• **Provided data**:

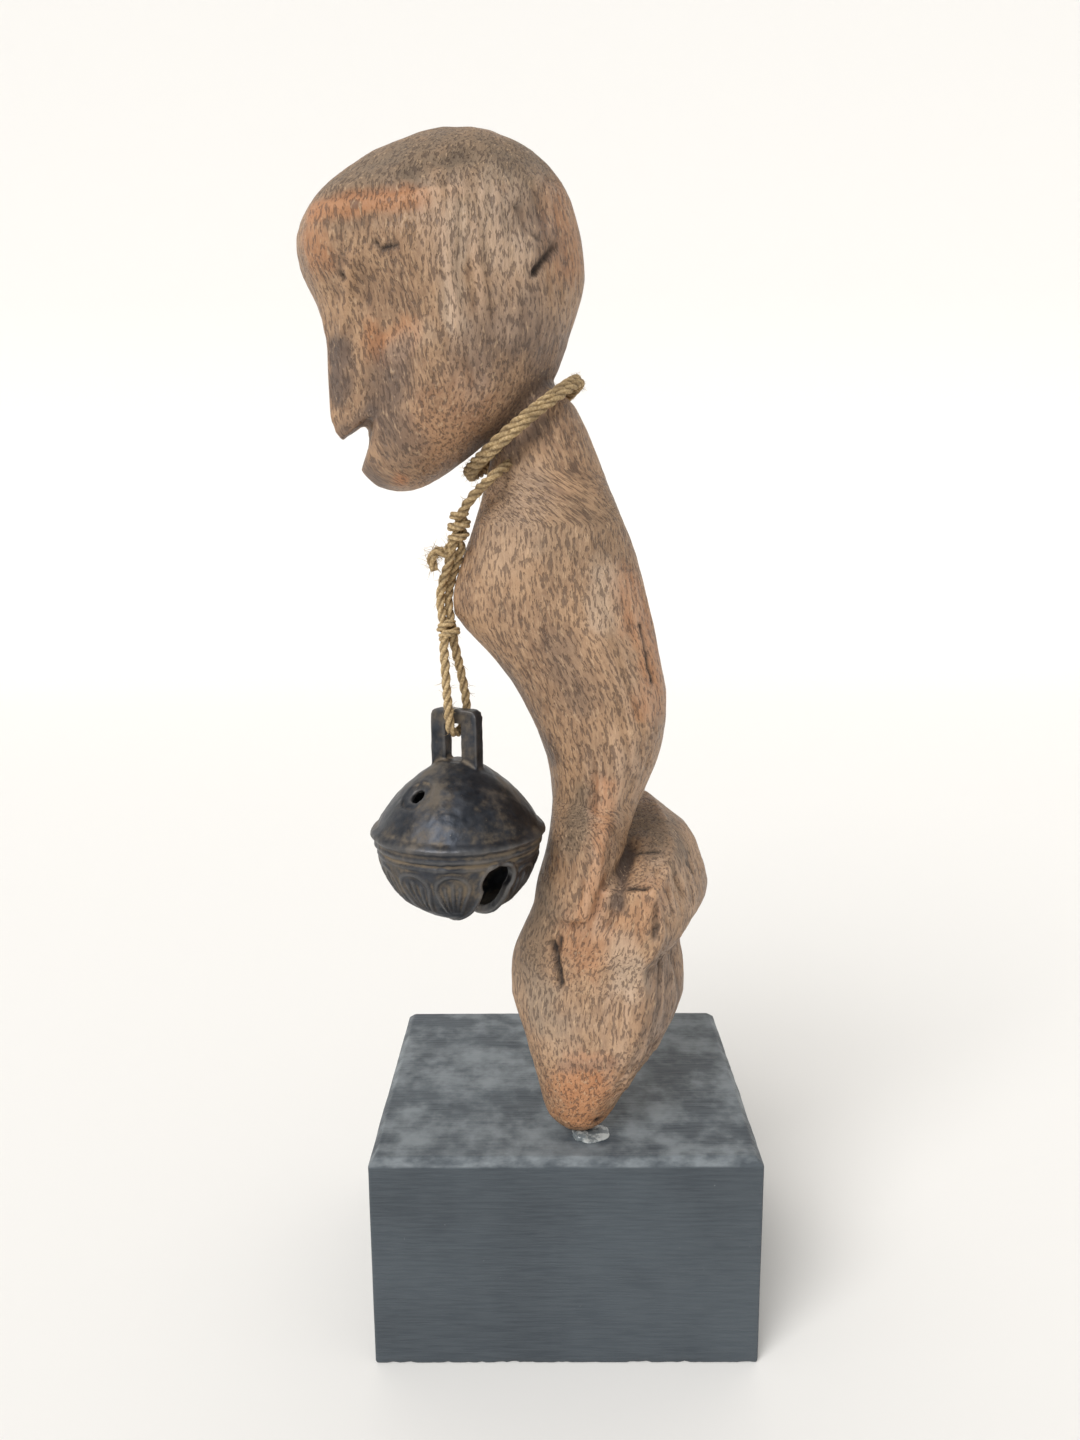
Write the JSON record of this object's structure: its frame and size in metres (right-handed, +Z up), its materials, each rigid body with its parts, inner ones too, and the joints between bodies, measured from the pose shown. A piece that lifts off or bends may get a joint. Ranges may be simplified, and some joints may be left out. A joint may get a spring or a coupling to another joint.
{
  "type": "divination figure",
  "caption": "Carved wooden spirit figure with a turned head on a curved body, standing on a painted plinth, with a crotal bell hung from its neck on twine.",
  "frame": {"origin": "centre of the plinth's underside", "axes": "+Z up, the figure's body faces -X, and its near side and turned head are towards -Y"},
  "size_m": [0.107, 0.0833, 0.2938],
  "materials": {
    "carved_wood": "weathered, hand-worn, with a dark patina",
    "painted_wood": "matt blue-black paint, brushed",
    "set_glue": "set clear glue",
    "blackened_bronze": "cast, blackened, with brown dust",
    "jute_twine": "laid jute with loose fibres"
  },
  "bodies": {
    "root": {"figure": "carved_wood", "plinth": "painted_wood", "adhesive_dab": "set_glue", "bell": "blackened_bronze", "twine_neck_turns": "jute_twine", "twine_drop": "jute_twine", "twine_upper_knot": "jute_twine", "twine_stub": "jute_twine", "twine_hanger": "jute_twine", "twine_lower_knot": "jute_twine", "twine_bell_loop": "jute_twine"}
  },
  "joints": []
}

• **Task directions**:
Every line of the data above should be reproduced word for word.

• **Expected output**:
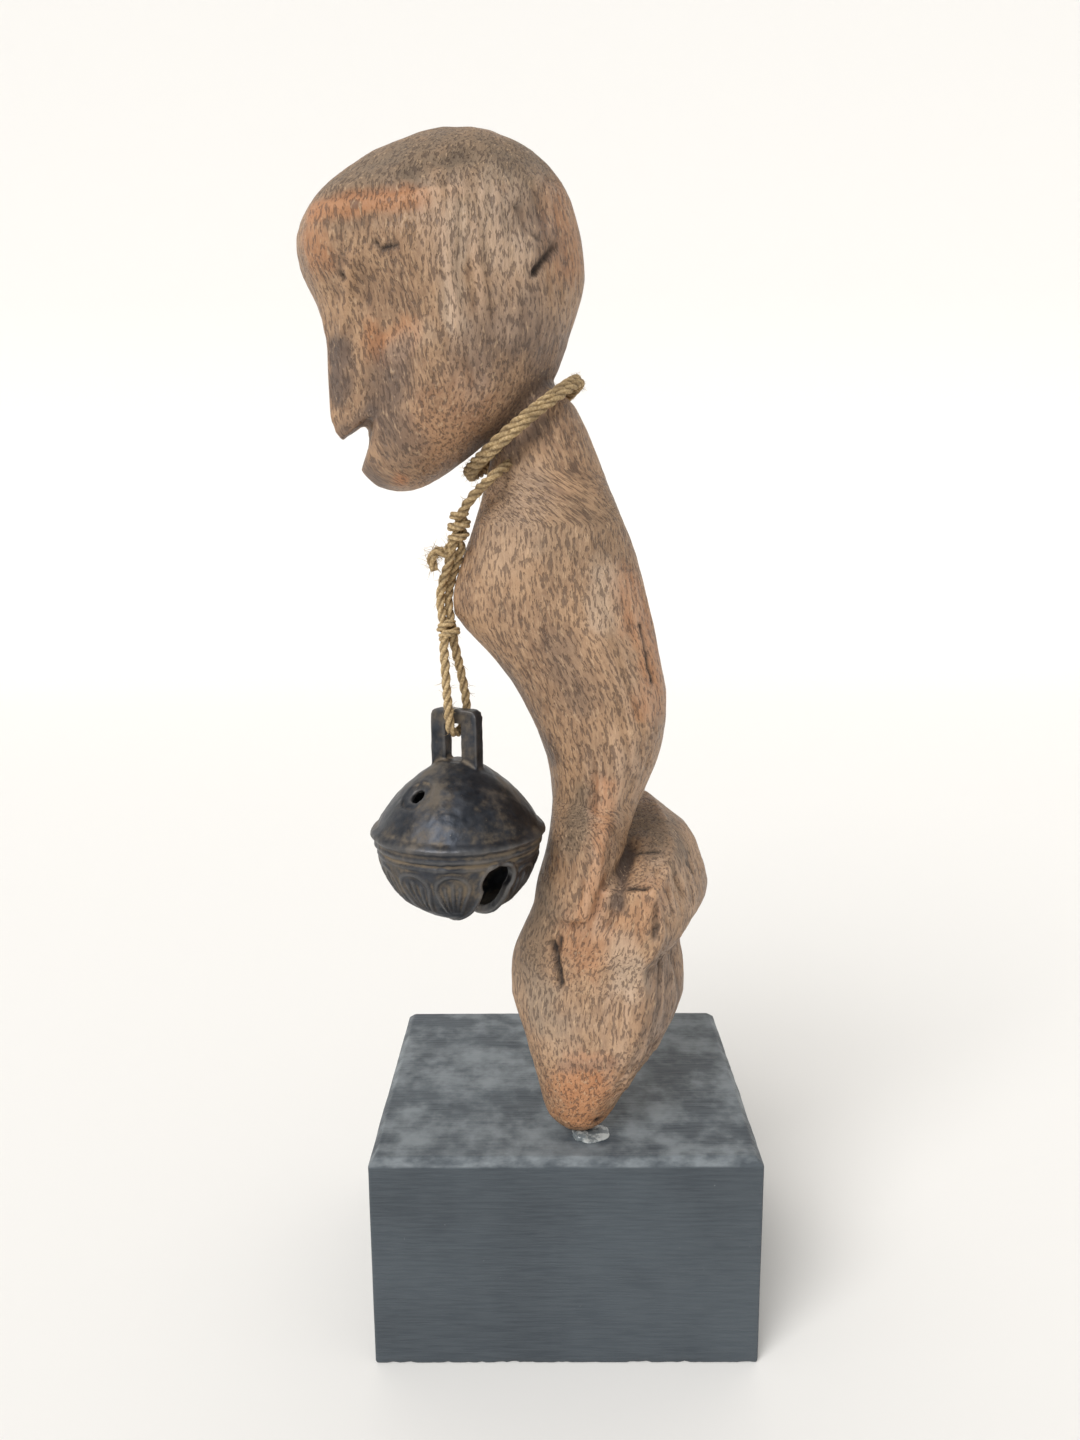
Write the JSON record of this object's structure: its frame and size in metres (right-handed, +Z up), its materials, each rigid body with its parts, inner ones too, and the joints between bodies, measured from the pose shown. A piece that lifts off or bends may get a joint. Ranges may be simplified, and some joints may be left out. A joint may get a spring or a coupling to another joint.
{
  "type": "divination figure",
  "caption": "Carved wooden spirit figure with a turned head on a curved body, standing on a painted plinth, with a crotal bell hung from its neck on twine.",
  "frame": {"origin": "centre of the plinth's underside", "axes": "+Z up, the figure's body faces -X, and its near side and turned head are towards -Y"},
  "size_m": [0.107, 0.0833, 0.2938],
  "materials": {
    "carved_wood": "weathered, hand-worn, with a dark patina",
    "painted_wood": "matt blue-black paint, brushed",
    "set_glue": "set clear glue",
    "blackened_bronze": "cast, blackened, with brown dust",
    "jute_twine": "laid jute with loose fibres"
  },
  "bodies": {
    "root": {"figure": "carved_wood", "plinth": "painted_wood", "adhesive_dab": "set_glue", "bell": "blackened_bronze", "twine_neck_turns": "jute_twine", "twine_drop": "jute_twine", "twine_upper_knot": "jute_twine", "twine_stub": "jute_twine", "twine_hanger": "jute_twine", "twine_lower_knot": "jute_twine", "twine_bell_loop": "jute_twine"}
  },
  "joints": []
}